PROBLEM STATEMENT:
Output the entries verbatim, including every line.

═════ DATASET ENTRIES

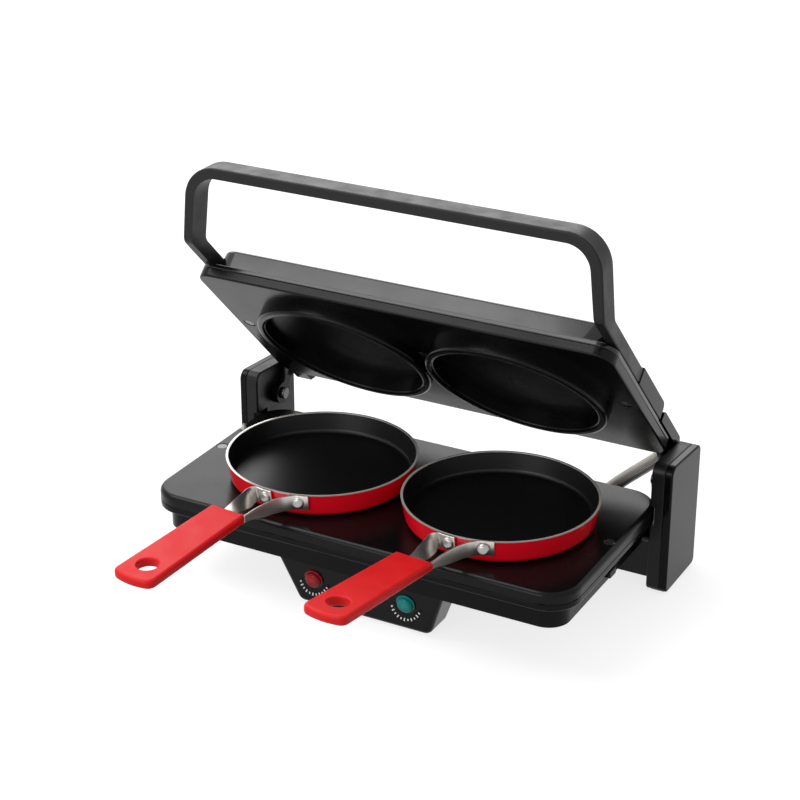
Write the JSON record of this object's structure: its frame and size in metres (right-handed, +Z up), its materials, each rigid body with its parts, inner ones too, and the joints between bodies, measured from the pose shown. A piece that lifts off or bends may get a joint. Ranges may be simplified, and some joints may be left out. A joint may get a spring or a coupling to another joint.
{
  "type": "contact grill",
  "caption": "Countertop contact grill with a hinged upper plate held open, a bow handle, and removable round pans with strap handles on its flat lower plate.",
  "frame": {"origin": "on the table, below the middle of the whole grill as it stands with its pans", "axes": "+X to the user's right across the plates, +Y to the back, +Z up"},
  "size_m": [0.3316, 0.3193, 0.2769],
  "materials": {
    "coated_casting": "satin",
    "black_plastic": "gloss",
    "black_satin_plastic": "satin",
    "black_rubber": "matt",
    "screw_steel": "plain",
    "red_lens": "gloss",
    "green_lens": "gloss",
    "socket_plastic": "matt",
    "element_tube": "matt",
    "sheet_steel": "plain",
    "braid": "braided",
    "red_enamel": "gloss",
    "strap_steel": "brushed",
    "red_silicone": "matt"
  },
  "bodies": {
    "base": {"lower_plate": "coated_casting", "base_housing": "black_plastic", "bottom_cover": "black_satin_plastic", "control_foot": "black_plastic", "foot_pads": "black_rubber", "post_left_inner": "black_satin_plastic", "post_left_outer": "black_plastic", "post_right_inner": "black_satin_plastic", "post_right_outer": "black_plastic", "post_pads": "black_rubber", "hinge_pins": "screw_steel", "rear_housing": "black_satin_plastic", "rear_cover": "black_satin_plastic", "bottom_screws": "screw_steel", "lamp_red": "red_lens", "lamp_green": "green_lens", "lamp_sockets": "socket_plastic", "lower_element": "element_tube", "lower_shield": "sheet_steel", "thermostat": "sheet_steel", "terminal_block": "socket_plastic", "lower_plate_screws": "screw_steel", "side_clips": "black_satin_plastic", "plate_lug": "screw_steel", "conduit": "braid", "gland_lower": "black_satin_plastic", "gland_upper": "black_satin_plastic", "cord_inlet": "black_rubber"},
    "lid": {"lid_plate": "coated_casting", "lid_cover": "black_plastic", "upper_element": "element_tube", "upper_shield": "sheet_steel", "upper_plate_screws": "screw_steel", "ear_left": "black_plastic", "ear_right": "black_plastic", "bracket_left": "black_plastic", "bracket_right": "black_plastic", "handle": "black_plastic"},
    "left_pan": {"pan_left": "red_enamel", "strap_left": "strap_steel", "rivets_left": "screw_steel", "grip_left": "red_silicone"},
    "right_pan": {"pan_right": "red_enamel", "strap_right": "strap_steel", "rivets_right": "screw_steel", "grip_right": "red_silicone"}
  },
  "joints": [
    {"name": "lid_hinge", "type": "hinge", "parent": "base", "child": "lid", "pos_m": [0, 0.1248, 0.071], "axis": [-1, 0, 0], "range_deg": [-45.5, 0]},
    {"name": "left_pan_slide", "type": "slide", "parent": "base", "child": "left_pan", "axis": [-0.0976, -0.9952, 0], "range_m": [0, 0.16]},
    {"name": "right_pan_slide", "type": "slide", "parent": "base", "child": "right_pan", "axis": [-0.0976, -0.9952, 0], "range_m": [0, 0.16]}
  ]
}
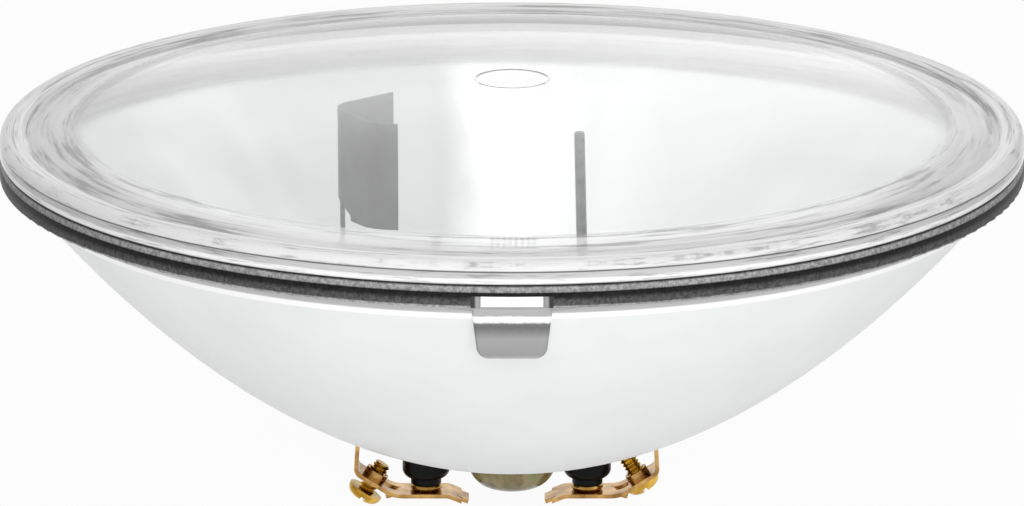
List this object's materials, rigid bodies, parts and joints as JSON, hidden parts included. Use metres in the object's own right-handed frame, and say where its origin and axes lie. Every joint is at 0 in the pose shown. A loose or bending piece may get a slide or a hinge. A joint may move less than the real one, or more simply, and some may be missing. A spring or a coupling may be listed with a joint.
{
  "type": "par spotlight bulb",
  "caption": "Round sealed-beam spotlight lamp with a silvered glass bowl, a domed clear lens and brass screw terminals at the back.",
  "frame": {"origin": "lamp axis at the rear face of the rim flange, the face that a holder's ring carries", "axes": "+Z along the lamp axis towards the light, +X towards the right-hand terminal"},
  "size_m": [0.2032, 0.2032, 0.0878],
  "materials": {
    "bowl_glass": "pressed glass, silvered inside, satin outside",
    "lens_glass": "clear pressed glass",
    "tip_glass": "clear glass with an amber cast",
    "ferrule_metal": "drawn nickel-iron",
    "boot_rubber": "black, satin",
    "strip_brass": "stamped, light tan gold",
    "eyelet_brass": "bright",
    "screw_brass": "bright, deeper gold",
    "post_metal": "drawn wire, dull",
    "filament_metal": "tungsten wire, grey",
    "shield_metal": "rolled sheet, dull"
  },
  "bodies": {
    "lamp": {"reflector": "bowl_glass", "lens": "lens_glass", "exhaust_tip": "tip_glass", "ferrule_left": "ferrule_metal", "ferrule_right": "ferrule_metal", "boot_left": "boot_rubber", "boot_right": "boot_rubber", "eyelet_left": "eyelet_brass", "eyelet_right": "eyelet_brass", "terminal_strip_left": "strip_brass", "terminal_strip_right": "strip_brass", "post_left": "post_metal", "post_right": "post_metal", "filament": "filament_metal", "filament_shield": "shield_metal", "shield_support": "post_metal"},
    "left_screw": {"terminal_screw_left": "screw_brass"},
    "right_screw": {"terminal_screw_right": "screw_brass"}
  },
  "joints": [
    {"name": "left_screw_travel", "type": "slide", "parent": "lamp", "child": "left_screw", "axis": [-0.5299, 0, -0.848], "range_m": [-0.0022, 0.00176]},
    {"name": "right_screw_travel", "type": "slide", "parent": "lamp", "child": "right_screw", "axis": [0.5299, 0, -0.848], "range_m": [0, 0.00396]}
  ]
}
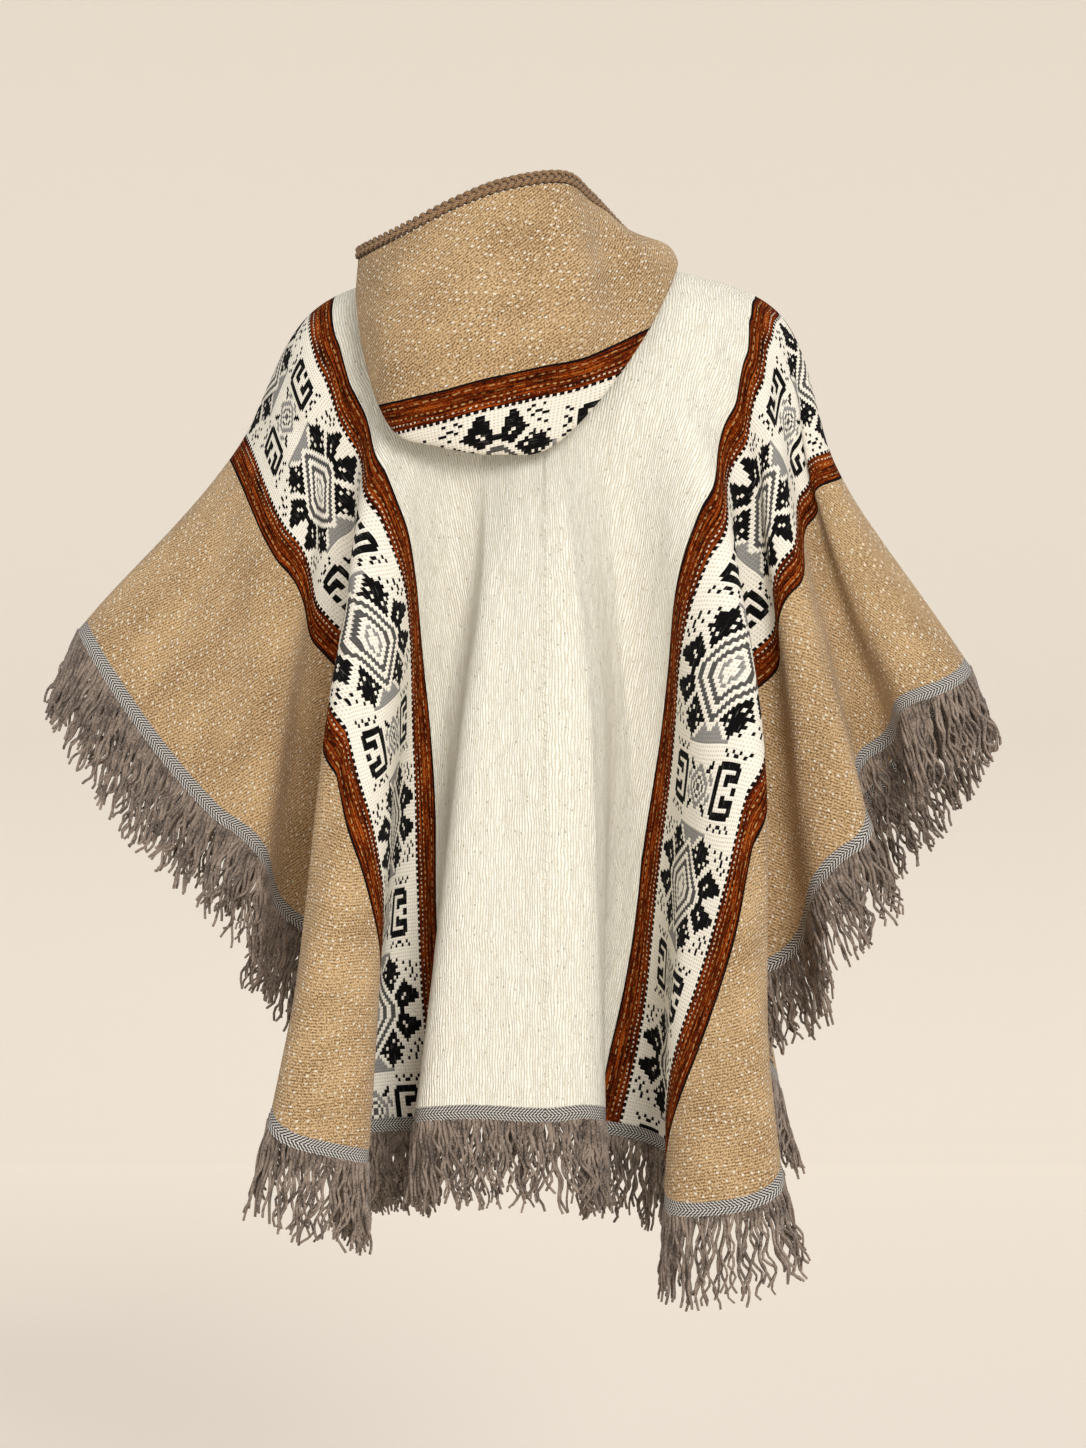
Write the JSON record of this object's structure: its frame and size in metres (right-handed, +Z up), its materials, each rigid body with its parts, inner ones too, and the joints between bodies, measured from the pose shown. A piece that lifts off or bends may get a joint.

══════════

EXERCISE SOLUTION:
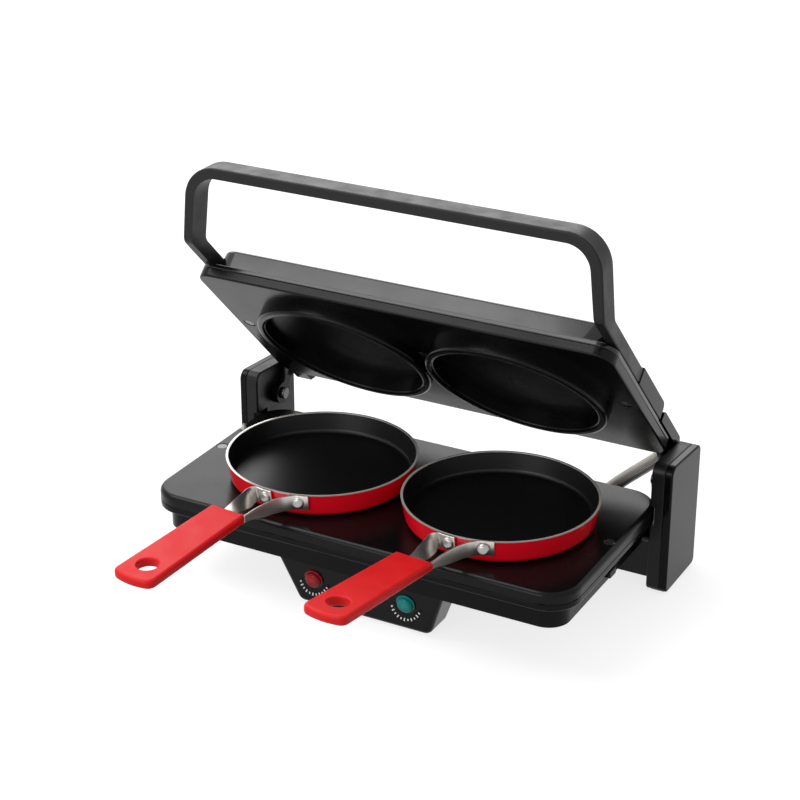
Write the JSON record of this object's structure: its frame and size in metres (right-handed, +Z up), its materials, each rigid body with its parts, inner ones too, and the joints between bodies, measured from the pose shown. A piece that lifts off or bends may get a joint. Ranges may be simplified, and some joints may be left out. A joint may get a spring or a coupling to another joint.
{
  "type": "contact grill",
  "caption": "Countertop contact grill with a hinged upper plate held open, a bow handle, and removable round pans with strap handles on its flat lower plate.",
  "frame": {"origin": "on the table, below the middle of the whole grill as it stands with its pans", "axes": "+X to the user's right across the plates, +Y to the back, +Z up"},
  "size_m": [0.3316, 0.3193, 0.2769],
  "materials": {
    "coated_casting": "satin",
    "black_plastic": "gloss",
    "black_satin_plastic": "satin",
    "black_rubber": "matt",
    "screw_steel": "plain",
    "red_lens": "gloss",
    "green_lens": "gloss",
    "socket_plastic": "matt",
    "element_tube": "matt",
    "sheet_steel": "plain",
    "braid": "braided",
    "red_enamel": "gloss",
    "strap_steel": "brushed",
    "red_silicone": "matt"
  },
  "bodies": {
    "base": {"lower_plate": "coated_casting", "base_housing": "black_plastic", "bottom_cover": "black_satin_plastic", "control_foot": "black_plastic", "foot_pads": "black_rubber", "post_left_inner": "black_satin_plastic", "post_left_outer": "black_plastic", "post_right_inner": "black_satin_plastic", "post_right_outer": "black_plastic", "post_pads": "black_rubber", "hinge_pins": "screw_steel", "rear_housing": "black_satin_plastic", "rear_cover": "black_satin_plastic", "bottom_screws": "screw_steel", "lamp_red": "red_lens", "lamp_green": "green_lens", "lamp_sockets": "socket_plastic", "lower_element": "element_tube", "lower_shield": "sheet_steel", "thermostat": "sheet_steel", "terminal_block": "socket_plastic", "lower_plate_screws": "screw_steel", "side_clips": "black_satin_plastic", "plate_lug": "screw_steel", "conduit": "braid", "gland_lower": "black_satin_plastic", "gland_upper": "black_satin_plastic", "cord_inlet": "black_rubber"},
    "lid": {"lid_plate": "coated_casting", "lid_cover": "black_plastic", "upper_element": "element_tube", "upper_shield": "sheet_steel", "upper_plate_screws": "screw_steel", "ear_left": "black_plastic", "ear_right": "black_plastic", "bracket_left": "black_plastic", "bracket_right": "black_plastic", "handle": "black_plastic"},
    "left_pan": {"pan_left": "red_enamel", "strap_left": "strap_steel", "rivets_left": "screw_steel", "grip_left": "red_silicone"},
    "right_pan": {"pan_right": "red_enamel", "strap_right": "strap_steel", "rivets_right": "screw_steel", "grip_right": "red_silicone"}
  },
  "joints": [
    {"name": "lid_hinge", "type": "hinge", "parent": "base", "child": "lid", "pos_m": [0, 0.1248, 0.071], "axis": [-1, 0, 0], "range_deg": [-45.5, 0]},
    {"name": "left_pan_slide", "type": "slide", "parent": "base", "child": "left_pan", "axis": [-0.0976, -0.9952, 0], "range_m": [0, 0.16]},
    {"name": "right_pan_slide", "type": "slide", "parent": "base", "child": "right_pan", "axis": [-0.0976, -0.9952, 0], "range_m": [0, 0.16]}
  ]
}
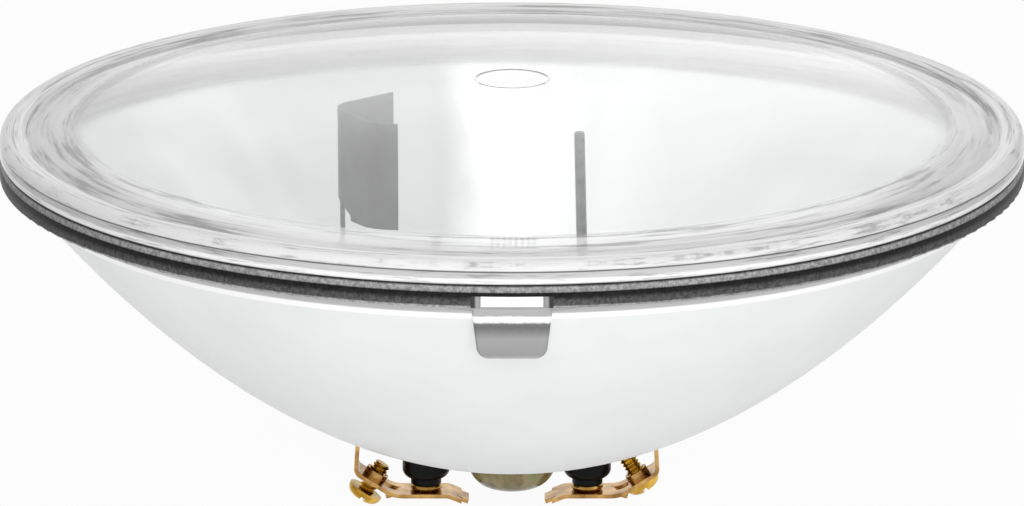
List this object's materials, rigid bodies, parts and joints as JSON, hidden parts included. Use metres in the object's own right-handed frame, and say where its origin and axes lie. Every joint is at 0 in the pose shown. A loose or bending piece may get a slide or a hinge. A joint may move less than the real one, or more simply, and some may be missing. A spring or a coupling may be listed with a joint.
{
  "type": "par spotlight bulb",
  "caption": "Round sealed-beam spotlight lamp with a silvered glass bowl, a domed clear lens and brass screw terminals at the back.",
  "frame": {"origin": "lamp axis at the rear face of the rim flange, the face that a holder's ring carries", "axes": "+Z along the lamp axis towards the light, +X towards the right-hand terminal"},
  "size_m": [0.2032, 0.2032, 0.0878],
  "materials": {
    "bowl_glass": "pressed glass, silvered inside, satin outside",
    "lens_glass": "clear pressed glass",
    "tip_glass": "clear glass with an amber cast",
    "ferrule_metal": "drawn nickel-iron",
    "boot_rubber": "black, satin",
    "strip_brass": "stamped, light tan gold",
    "eyelet_brass": "bright",
    "screw_brass": "bright, deeper gold",
    "post_metal": "drawn wire, dull",
    "filament_metal": "tungsten wire, grey",
    "shield_metal": "rolled sheet, dull"
  },
  "bodies": {
    "lamp": {"reflector": "bowl_glass", "lens": "lens_glass", "exhaust_tip": "tip_glass", "ferrule_left": "ferrule_metal", "ferrule_right": "ferrule_metal", "boot_left": "boot_rubber", "boot_right": "boot_rubber", "eyelet_left": "eyelet_brass", "eyelet_right": "eyelet_brass", "terminal_strip_left": "strip_brass", "terminal_strip_right": "strip_brass", "post_left": "post_metal", "post_right": "post_metal", "filament": "filament_metal", "filament_shield": "shield_metal", "shield_support": "post_metal"},
    "left_screw": {"terminal_screw_left": "screw_brass"},
    "right_screw": {"terminal_screw_right": "screw_brass"}
  },
  "joints": [
    {"name": "left_screw_travel", "type": "slide", "parent": "lamp", "child": "left_screw", "axis": [-0.5299, 0, -0.848], "range_m": [-0.0022, 0.00176]},
    {"name": "right_screw_travel", "type": "slide", "parent": "lamp", "child": "right_screw", "axis": [0.5299, 0, -0.848], "range_m": [0, 0.00396]}
  ]
}
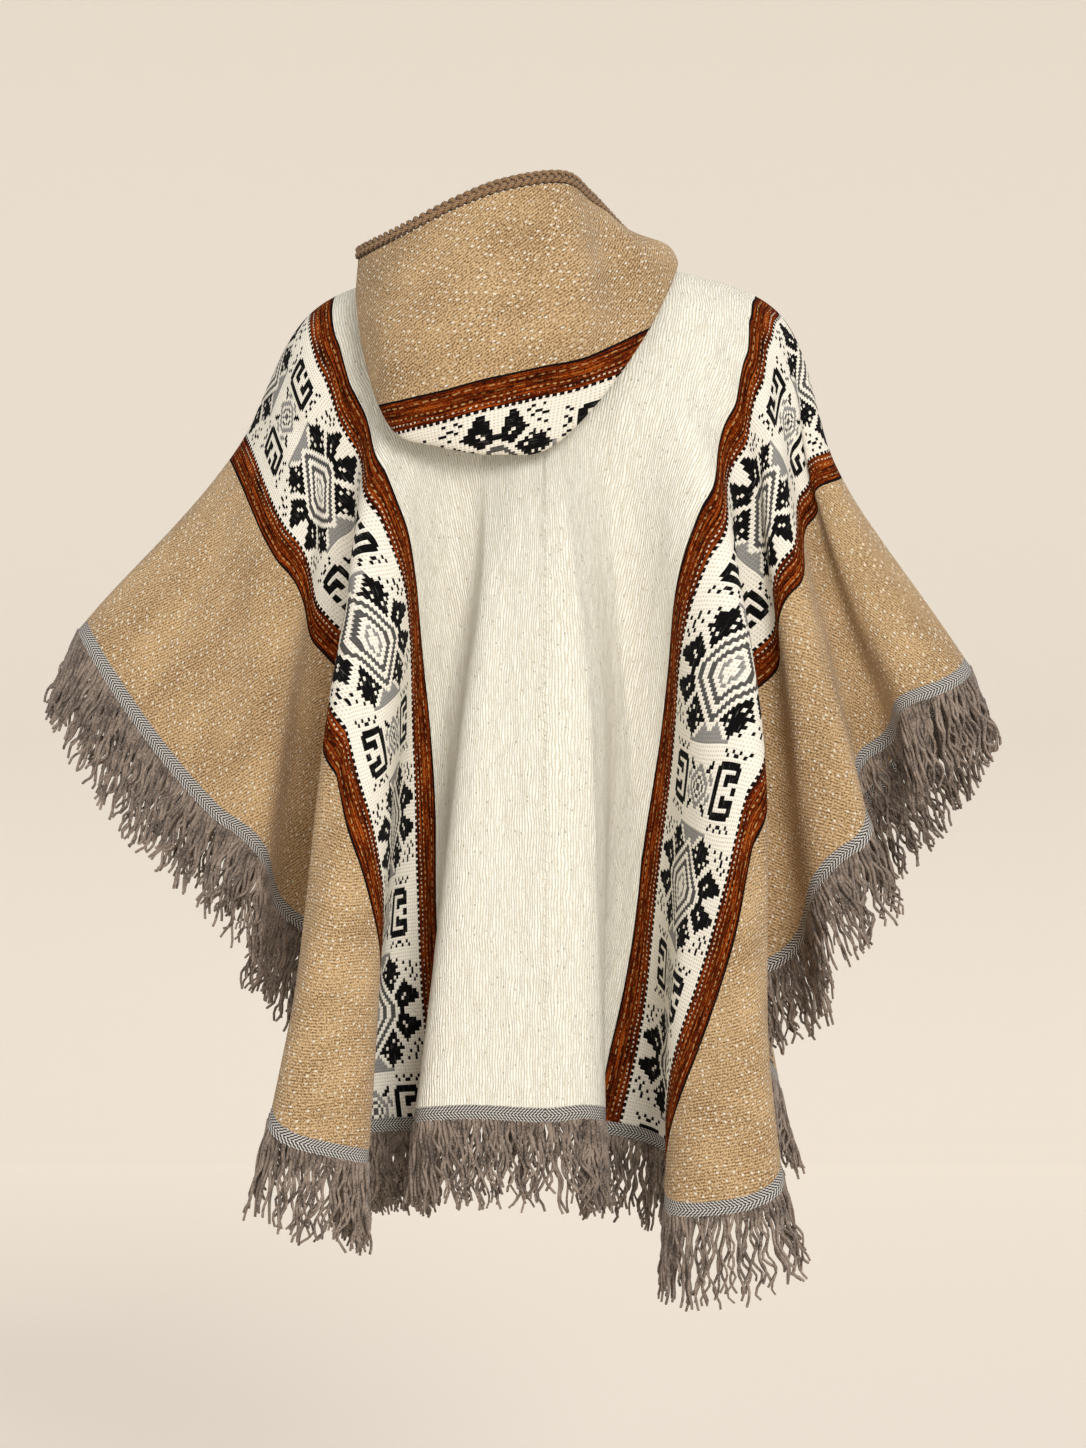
Write the JSON record of this object's structure: its frame and size in metres (right-handed, +Z up), its materials, each rigid body with its parts, inner ones too, and the joints between bodies, measured from the pose shown. A piece that lifts off or bends may get a joint.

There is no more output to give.